We at StockStory place the most emphasis on long-term growth, but within industrials, a half-decade historical view may miss cycles, industry trends, or a company capitalizing on catalysts such as a new contract win or a successful product line. Avery Dennison’s recent performance shows its demand has slowed as its annualized revenue growth of 1.4% over the last two years was below its five-year trend. We also note many other Industrial Packaging businesses have faced declining sales because of cyclical headwinds. While Avery Dennison grew slower than we’d like, it did do better than its peers.
We can dig further into the company’s sales dynamics by analyzing its organic revenue, which strips out one-time events like acquisitions and currency fluctuations that don’t accurately reflect its fundamentals.
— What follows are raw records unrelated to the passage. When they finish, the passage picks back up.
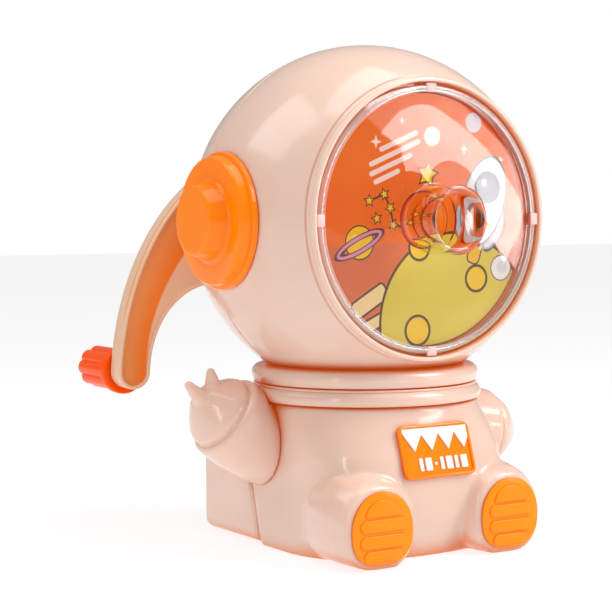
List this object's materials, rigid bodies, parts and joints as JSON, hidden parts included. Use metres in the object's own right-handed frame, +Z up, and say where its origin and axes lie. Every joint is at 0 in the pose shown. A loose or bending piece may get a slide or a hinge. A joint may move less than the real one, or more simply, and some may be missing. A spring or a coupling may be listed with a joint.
{
  "type": "pencil sharpener",
  "caption": "Hand-cranked pencil sharpener shaped as a seated round-helmeted spaceman, with a clear visor tube for the pencil, a rear crank and a shavings drawer.",
  "frame": {"origin": "on the ground, at the centre of the flat bottom cover under the neck axis", "axes": "+Z up; the visor faces -Y; the object's own right side is at -X; the pencil and crank axis is parallel to Y"},
  "size_m": [0.103, 0.1122, 0.1287],
  "materials": {
    "peach_plastic": "smooth glossy moulded ABS",
    "orange_plastic": "smooth glossy moulded ABS",
    "red_orange_plastic": "satin moulded ABS",
    "clear_plastic": "polished clear polystyrene",
    "printed_card": "printed card, semi-gloss",
    "grey_plastic": "plain moulded plastic",
    "white_plastic": "plain moulded plastic",
    "steel": "turned and ground steel",
    "zinc_casting": "die-cast zinc, light grey"
  },
  "bodies": {
    "casing": {"head_front_shell": "peach_plastic", "head_rear_shell": "peach_plastic", "visor_lens": "clear_plastic", "face_card": "printed_card", "ear_cap_left": "orange_plastic", "ear_cap_right": "orange_plastic", "neck_ring": "peach_plastic", "body_collar": "peach_plastic", "shavings_chute": "white_plastic", "body_front_shell": "peach_plastic", "body_rear_shell": "peach_plastic", "base_cover": "peach_plastic", "base_screw_1": "steel", "base_screw_2": "steel", "base_screw_3": "steel", "sole_left": "orange_plastic", "sole_right": "orange_plastic", "chest_plate": "orange_plastic", "arm_right": "peach_plastic", "arm_left": "peach_plastic", "mechanism_housing": "grey_plastic", "housing_screw_1": "steel", "housing_screw_2": "steel", "housing_screw_3": "steel", "pencil_guide_bush": "orange_plastic", "rear_bearing_bush": "white_plastic"},
    "crank": {"crank_arm": "peach_plastic", "crank_hub_cap": "orange_plastic", "crank_screw": "steel", "knob_pin": "steel", "drive_shaft": "steel", "cutter_carrier": "zinc_casting", "cutter_pin": "steel"},
    "knob": {"crank_knob": "red_orange_plastic"},
    "cutter": {"helical_cutter": "steel", "cutter_pinion": "steel"},
    "drawer": {"shavings_drawer": "peach_plastic"}
  },
  "joints": [
    {"name": "crank_spin", "type": "hinge", "parent": "casing", "child": "crank", "pos_m": [0, 0.02, 0.0837], "axis": [0, 1, 0], "continuous": true},
    {"name": "knob_spin", "type": "hinge", "parent": "crank", "child": "knob", "pos_m": [-0.0436, 0.062, 0.0426], "axis": [0, 1, 0], "continuous": true},
    {"name": "cutter_spin", "type": "hinge", "parent": "crank", "child": "cutter", "pos_m": [0, -0.0125, 0.09389], "axis": [0, 0.9799, -0.1994], "continuous": true},
    {"name": "drawer_slide", "type": "slide", "parent": "casing", "child": "drawer", "axis": [0, 1, 0], "range_m": [0, 0.03]}
  ],
  "couplings": [
    {"joint": "cutter_spin", "follows": "crank_spin", "ratio": -3}
  ]
}
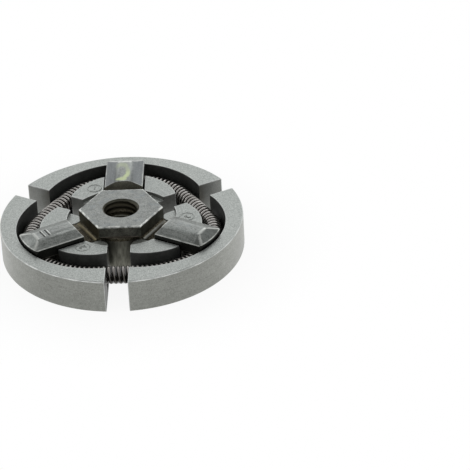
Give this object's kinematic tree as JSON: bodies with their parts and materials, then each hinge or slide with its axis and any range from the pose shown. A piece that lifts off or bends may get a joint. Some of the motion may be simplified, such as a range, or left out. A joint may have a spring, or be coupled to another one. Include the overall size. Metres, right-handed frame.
{
  "type": "centrifugal clutch",
  "caption": "Round centrifugal clutch: a threaded hexagon hub whose arms guide sliding friction shoes, held in by one ring-shaped coil spring.",
  "frame": {"origin": "centre of the hub's back face, on which the part lies", "axes": "+Z along the hub's axis, out of the hexagon's face; +Y along one of the hub's arms, towards shoe_1"},
  "size_m": [0.08, 0.0798, 0.0147],
  "materials": {
    "hub_steel": "forged and turned, lightly oiled",
    "shoe_iron": "fine grained, dull grey, dark oxide in the groove",
    "spring_steel": "drawn wire with a brown-grey oxide"
  },
  "bodies": {
    "hub": {"hub": "hub_steel", "garter_spring": "spring_steel"},
    "shoe_1": {"shoe_1": "shoe_iron"},
    "shoe_2": {"shoe_2": "shoe_iron"},
    "shoe_3": {"shoe_3": "shoe_iron"}
  },
  "joints": [
    {"name": "shoe_1_slide", "type": "slide", "parent": "hub", "child": "shoe_1", "axis": [0, 1, 0], "range_m": [0, 0.0015], "stiffness_N_per_m": 2200, "springref_m": -0.004, "deforming": ["garter_spring"]},
    {"name": "shoe_2_slide", "type": "slide", "parent": "hub", "child": "shoe_2", "axis": [-0.866, -0.5, 0], "range_m": [0, 0.0015], "stiffness_N_per_m": 2200, "springref_m": -0.004, "deforming": ["garter_spring"]},
    {"name": "shoe_3_slide", "type": "slide", "parent": "hub", "child": "shoe_3", "axis": [0.866, -0.5, 0], "range_m": [0, 0.0015], "stiffness_N_per_m": 2200, "springref_m": -0.004, "deforming": ["garter_spring"]}
  ]
}
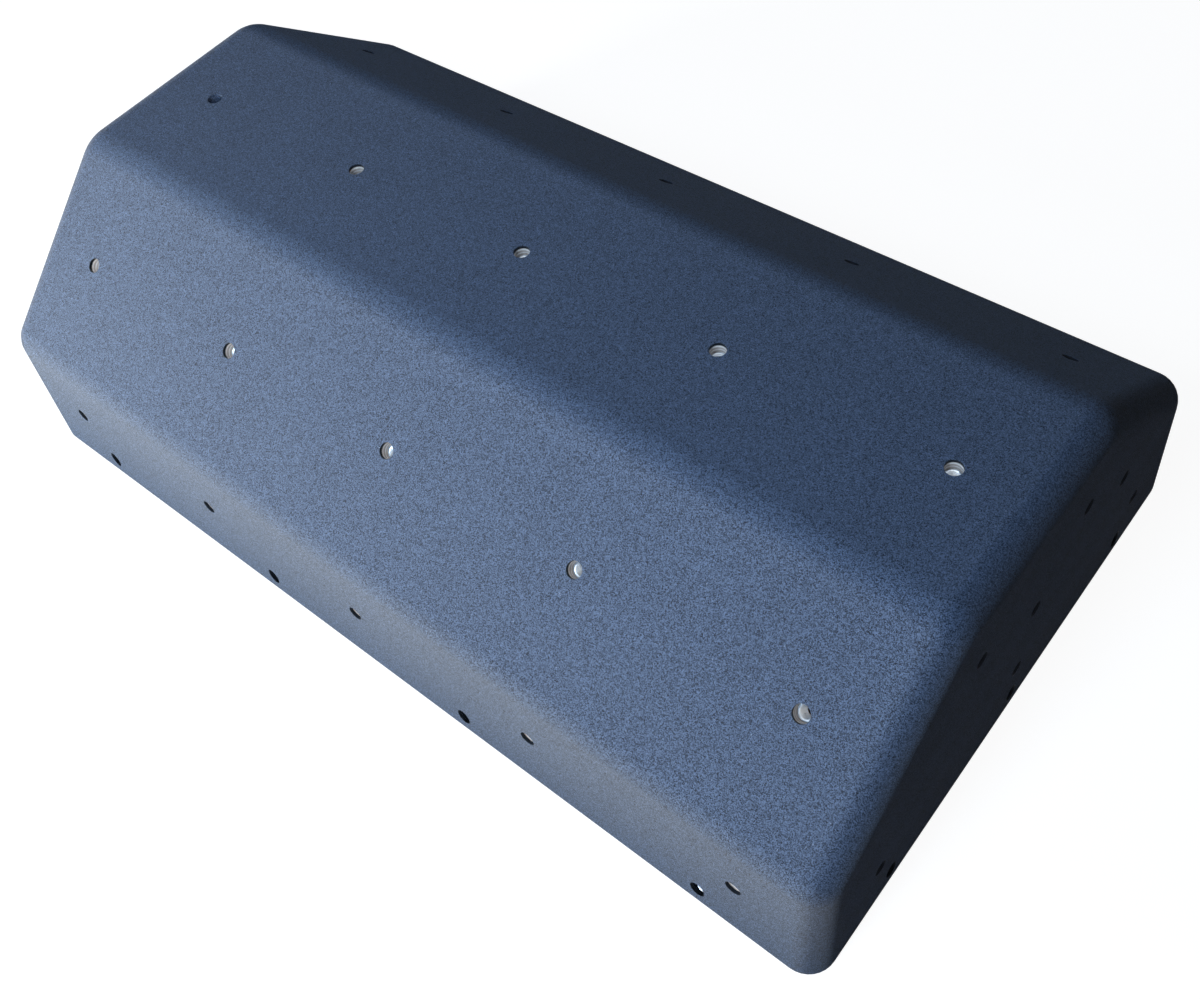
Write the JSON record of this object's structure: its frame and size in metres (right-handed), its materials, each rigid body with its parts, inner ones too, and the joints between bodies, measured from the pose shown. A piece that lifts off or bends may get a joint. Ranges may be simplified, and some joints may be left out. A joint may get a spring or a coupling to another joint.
{
  "type": "climbing volume",
  "caption": "Long hollow climbing volume with a flat top, two slopes and upright sides, coated in grit over plywood, with threaded nuts for holds and slanting screw holes at its back edge.",
  "frame": {"origin": "centre of the open back, in the plane of the back edge that lies on the climbing wall", "axes": "+X along the length to the end wall with seven bolt holes, +Y to the far side wall, +Z away from the climbing wall"},
  "size_m": [0.8, 0.47, 0.227],
  "materials": {
    "resin_skin": "rough sand-textured resin, blue-black",
    "plywood": "sanded birch plywood",
    "zinc_nut": "bright zinc plate",
    "zinc_washer": "bright zinc plate"
  },
  "bodies": {
    "root": {"resin_skin": "resin_skin", "top_board": "plywood", "near_slope_board": "plywood", "far_slope_board": "plywood", "near_side_board": "plywood", "far_side_board": "plywood", "right_end_board": "plywood", "left_end_board": "plywood", "top_nut_1": "zinc_nut", "top_nut_2": "zinc_nut", "top_nut_3": "zinc_nut", "top_nut_4": "zinc_nut", "top_nut_5": "zinc_nut", "near_slope_nut_1": "zinc_nut", "near_slope_nut_2": "zinc_nut", "near_slope_nut_3": "zinc_nut", "near_slope_nut_4": "zinc_nut", "near_slope_nut_5": "zinc_nut", "far_slope_nut_1": "zinc_nut", "far_slope_nut_2": "zinc_nut", "far_slope_nut_3": "zinc_nut", "far_slope_nut_4": "zinc_nut", "far_slope_nut_5": "zinc_nut", "near_side_nut_1": "zinc_nut", "near_side_nut_2": "zinc_nut", "near_side_nut_3": "zinc_nut", "near_side_nut_4": "zinc_nut", "near_side_nut_5": "zinc_nut", "far_side_nut_1": "zinc_nut", "far_side_nut_2": "zinc_nut", "far_side_nut_3": "zinc_nut", "far_side_nut_4": "zinc_nut", "far_side_nut_5": "zinc_nut", "right_end_nut_1": "zinc_nut", "right_end_nut_2": "zinc_nut", "right_end_nut_3": "zinc_nut", "right_end_nut_4": "zinc_nut", "right_end_nut_5": "zinc_nut", "right_end_nut_6": "zinc_nut", "right_end_nut_7": "zinc_nut", "left_end_nut_1": "zinc_nut", "left_end_nut_2": "zinc_nut", "left_end_nut_3": "zinc_nut", "left_end_nut_4": "zinc_nut", "left_end_nut_5": "zinc_nut", "left_end_nut_6": "zinc_nut", "near_side_washer_1": "zinc_washer", "near_side_washer_2": "zinc_washer", "near_side_washer_3": "zinc_washer", "near_side_washer_4": "zinc_washer", "far_side_washer_1": "zinc_washer", "far_side_washer_2": "zinc_washer", "far_side_washer_3": "zinc_washer", "far_side_washer_4": "zinc_washer", "right_end_washer_1": "zinc_washer", "right_end_washer_2": "zinc_washer", "right_end_washer_3": "zinc_washer", "left_end_washer_1": "zinc_washer", "left_end_washer_2": "zinc_washer", "left_end_washer_3": "zinc_washer"}
  },
  "joints": []
}
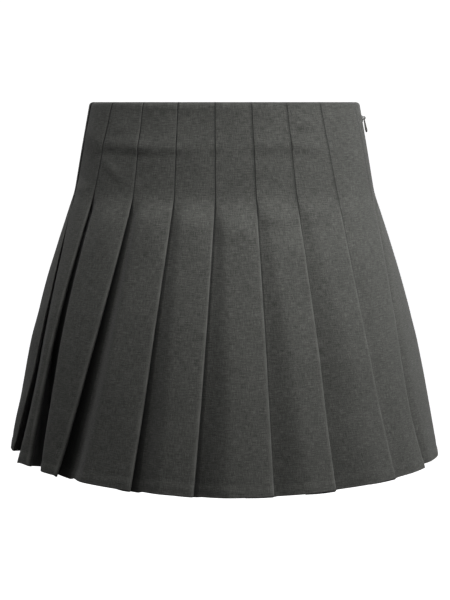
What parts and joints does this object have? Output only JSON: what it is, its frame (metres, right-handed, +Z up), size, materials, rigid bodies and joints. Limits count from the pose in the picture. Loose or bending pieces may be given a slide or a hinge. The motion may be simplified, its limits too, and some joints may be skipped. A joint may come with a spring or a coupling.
{
  "type": "pleated mini skirt",
  "caption": "Short high-waisted skirt of wool-look cloth with knife pleats sewn down over the hips, a faced top edge and a concealed side zip, in its worn, filled-out form.",
  "frame": {"origin": "centre of the waist opening, in the plane of the top edge", "axes": "+Z up, -Y out of the skirt's front, +X towards the wearer's left, where the zip is"},
  "size_m": [0.4372, 0.329, 0.3575],
  "materials": {
    "wool_front": "matt wool-look plain weave, dark grey",
    "wool_back": "matt wool-look plain weave, dark grey",
    "tape_front": "woven zip tape, charcoal",
    "tape_back": "woven zip tape, charcoal",
    "slider_metal": "satin grey enamel",
    "pull_metal": "satin grey enamel"
  },
  "bodies": {
    "skirt": {"skirt_front": "wool_front", "skirt_back": "wool_back", "zip_tape_front": "tape_front", "zip_tape_back": "tape_back", "zip_slider": "slider_metal"},
    "pull": {"zip_pull": "pull_metal"}
  },
  "joints": [
    {"name": "pull_hinge", "type": "hinge", "parent": "skirt", "child": "pull", "pos_m": [0.13818, 0, -0.01559], "axis": [0, -1, 0], "range_deg": [0, 165]}
  ]
}
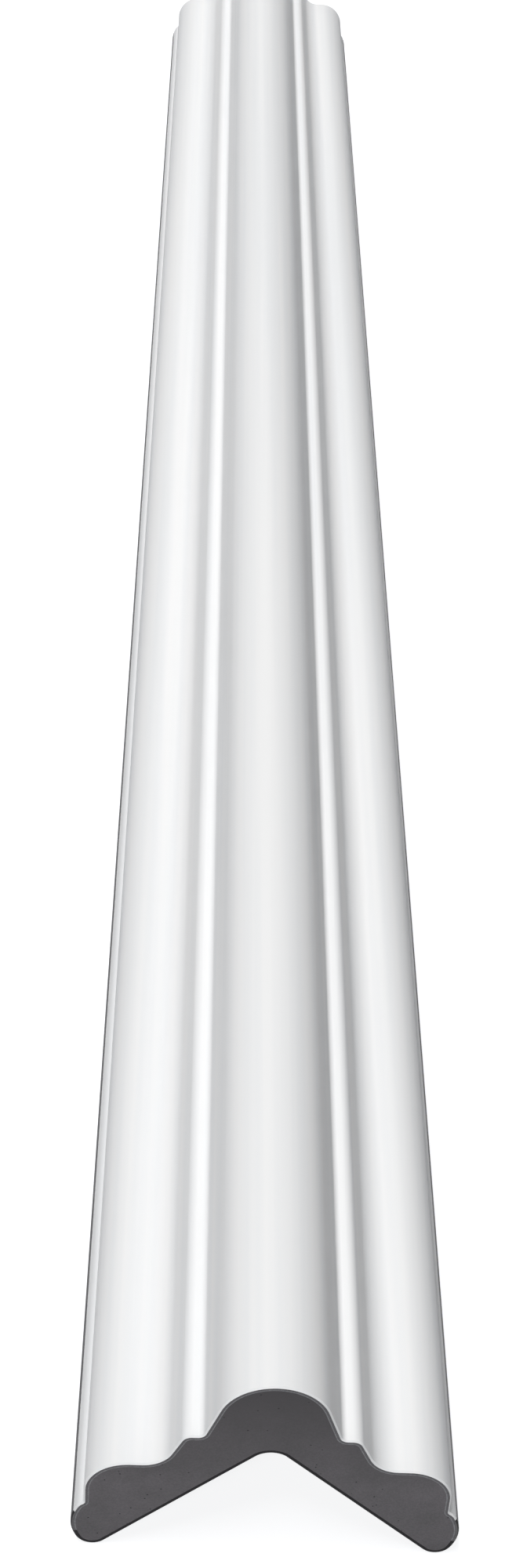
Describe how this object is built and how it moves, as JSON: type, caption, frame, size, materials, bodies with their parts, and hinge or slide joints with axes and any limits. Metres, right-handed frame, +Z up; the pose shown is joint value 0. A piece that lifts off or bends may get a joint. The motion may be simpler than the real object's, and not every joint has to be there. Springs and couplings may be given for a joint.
{
  "type": "corner guard moulding",
  "caption": "Outside-corner guard moulding: a right-angled hollow fits over a wall corner, with a centre bead, stepped coves, rounded nosings and beaded feet.",
  "frame": {"origin": "middle of the floor under the moulding as it lies on its two feet", "axes": "+Y along the length, +X across the two feet, +Z up through the centre bead"},
  "size_m": [0.06, 0.6, 0.0401],
  "materials": {
    "white_face": "gloss"
  },
  "bodies": {
    "root": {"corner_guard_moulding": "white_face"}
  },
  "joints": []
}
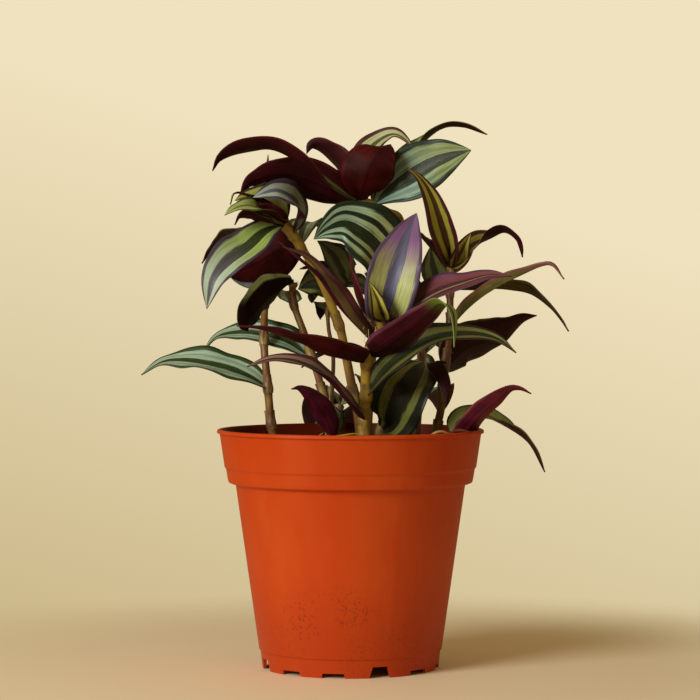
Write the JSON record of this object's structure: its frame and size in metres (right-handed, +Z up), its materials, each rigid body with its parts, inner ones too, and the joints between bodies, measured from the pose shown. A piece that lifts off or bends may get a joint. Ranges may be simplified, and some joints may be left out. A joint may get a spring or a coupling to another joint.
{
  "type": "potted tradescantia",
  "caption": "Striped trailing house plant with upright jointed stems and long pointed leaves, in a round tapered plastic nursery pot filled with soil.",
  "frame": {"origin": "on the surface it stands on, at the middle of the pot's foot", "axes": "+Z up along the pot's axis; the side in the picture faces -Y; +X to the right in the picture"},
  "size_m": [0.1929, 0.1535, 0.246],
  "materials": {
    "pot": "thin moulded terracotta-coloured plastic, satin, with a lighter worn lip",
    "soil": null,
    "leaf": null
  },
  "bodies": {
    "root": {"pot": "pot", "soil": "soil", "shoot_left": "leaf", "shoot_left_middle": "leaf", "shoot_left_high": "leaf", "shoot_thin": "leaf", "shoot_front": "leaf", "shoot_middle": "leaf", "shoot_top": "leaf", "shoot_right": "leaf", "shoot_right_low": "leaf", "shoot_base_left": "leaf", "shoot_back_middle": "leaf", "shoot_back_right": "leaf", "shoot_back_low": "leaf"}
  },
  "joints": []
}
Over the last two years, Avery Dennison’s organic revenue averaged 1.1% year-on-year growth. Because this number aligns with its normal revenue growth, we can see the company’s core operations (not acquisitions and divestitures) drove most of its results.
This quarter, Avery Dennison missed Wall Street’s estimates and reported a rather uninspiring 0.7% year-on-year revenue decline, generating $2.22 billion of revenue.
Looking ahead, sell-side analysts expect revenue to grow 4.3% over the next 12 months. Although this projection indicates its newer products and services will spur better top-line performance, it is still below average for the sector.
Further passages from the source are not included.